Volgens De Graaff zijn in een Weense conventie uit begin jaren zestig regels vastgelegd voor het diplomatiek verkeer. „Daaruit is af te leiden dat afluisteren niet mag. Maar het gebeurt heel veel. Uit onderzoek weet ik bijvoorbeeld dat tijdens de Koude Oorlog West-Europese landen meer bezig waren elkaars ambassades te bespioneren dan de Oost-Europese. Blijkbaar had men daar een directer belang bij. Soms was het ook een taalkwestie. De Russen kwamen veel bij de Italianen over de vloer en door het bespioneren van Italiaanse posten kwam men toch veel te weten over de Russen”, aldus Bob de Graaff.
Volgens Taylor bestaan er alleen nationale wetten tegen spionage. De internationale richtlijnen voor diplomatiek verkeer „hebben het karakter van wederzijdse overeenkomsten, gebaseerd op langdurige internationale praktijk.
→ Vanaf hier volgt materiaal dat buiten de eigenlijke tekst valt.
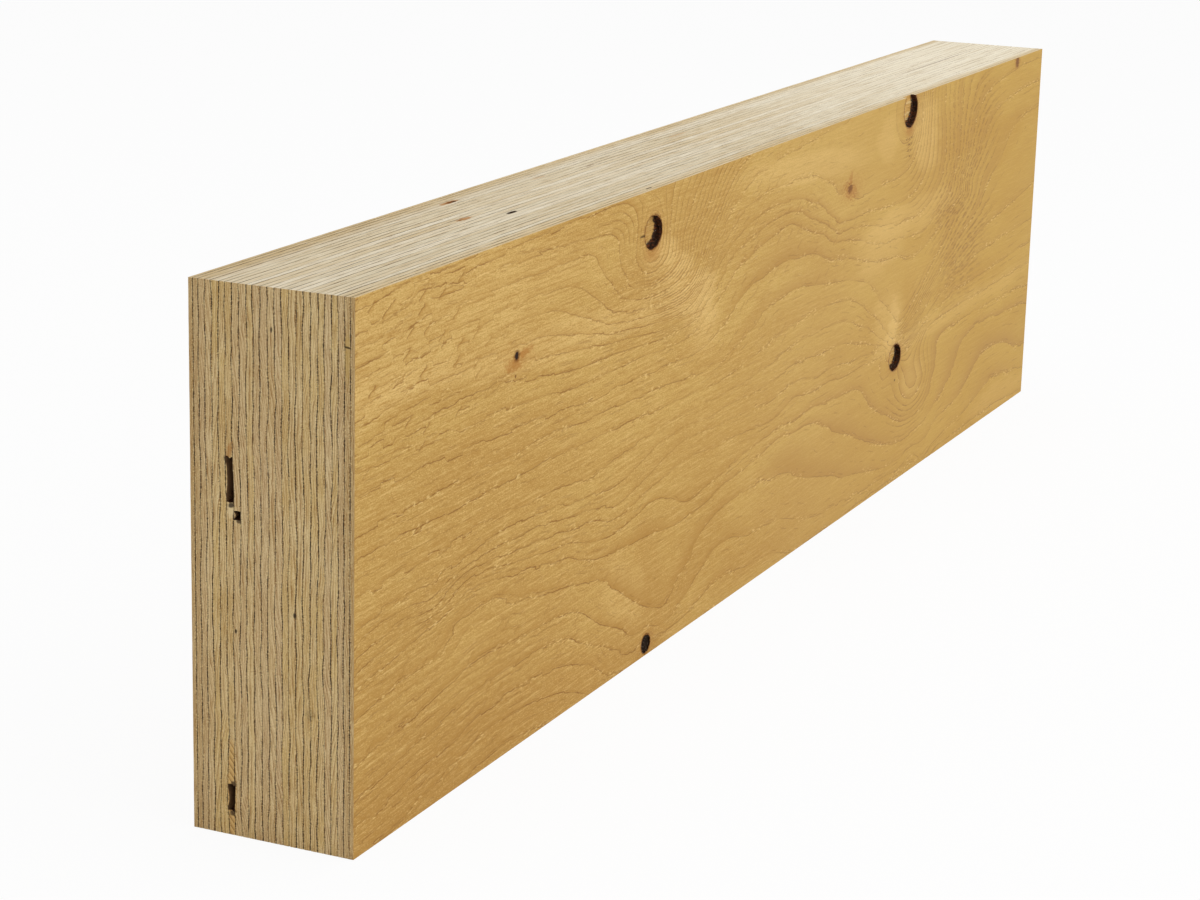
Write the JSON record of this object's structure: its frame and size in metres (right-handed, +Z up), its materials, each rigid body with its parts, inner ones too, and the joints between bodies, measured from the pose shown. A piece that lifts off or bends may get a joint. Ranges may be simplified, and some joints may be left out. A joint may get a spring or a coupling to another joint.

Er bestaat geen internationale wet tegen spionage”, aldus Taylor.
De jonge diplomaat Peter van Walsum trok in 1967 naar datzelfde Oost-Europa om te dienen op de Nederlandse ambassade in „het Roemenië van Ceausescu.” Hij was zich ervan bewust „permanent en overal” te worden afgeluisterd. „Een Amerikaanse collega heeft mij toen eens geadviseerd ook op alle volgende posten ervan uit te gaan dat men afgeluisterd kon worden.”
Van Walsum heeft dat volgehouden, ook toen hij eind jaren negentig Nederland vertegenwoordigde in de Veiligheidsraad en zelfs een maand lang de voorzittershamer hiervan vasthield. „De afluistertechnologie schreed razendsnel voort. De afweertechnologie ook, maar de eerste lag altijd een stuk voor op de tweede. Dus deed je er goed aan echt belangrijke dingen in het oor van je gesprekspartner te fluisteren. Je kon het probleem ook oplossen door meestal geen echt belangrijke dingen te zeggen”, aldus de gepensioneerde topdiplomaat.
Diplomaten spreken graag over de dagelijkse ”codeberichten” die ze ontvangen en versturen. Door coderingen moet het in ons computertijdperk toch onmogelijk zijn diplomatiek berichtenverkeer te bespioneren? De Graaff: „Codes zijn te kraken, zowel van computer- als van telefoonverkeer. Landen geven dat niet gauw toe, want dat leidt ertoe dat men telkens de codes moet veranderen. Bovendien lopen veel derdewereldlanden, die ook bij de VN zijn vertegenwoordigd, technologisch achter. Bovendien zijn er voorbeelden dat de Amerikanen bij producenten voor elkaar kregen dat er achterdeurtjes in codemachines werd gebouwd, waardoor spionage werd versimpeld. Juist in onze tijd is dat met software niet zo moeilijk meer.”
Van Walsum noemt de onthulling van de mevrouw Short „hoogst onverantwoordelijk” en denkt dat ze „persoonlijke motieven” heeft. „Ze heeft een appeltje te schillen met Blair.”
Hij meent dat er „geen zegen op kan rusten” om als oud-minister of voormalig ambassadeur in het openbaar te spreken over activiteiten van geheime diensten en pleit voor een soort van taboe op dit onderwerp. „Je moet er toch niet aan denken dat de Kamer zich hiervan meester maakt. Dan krijg je voor je het weet een soort toetsingskader dat bepaalt welke mensen mogen worden afgeluisterd en welke niet.”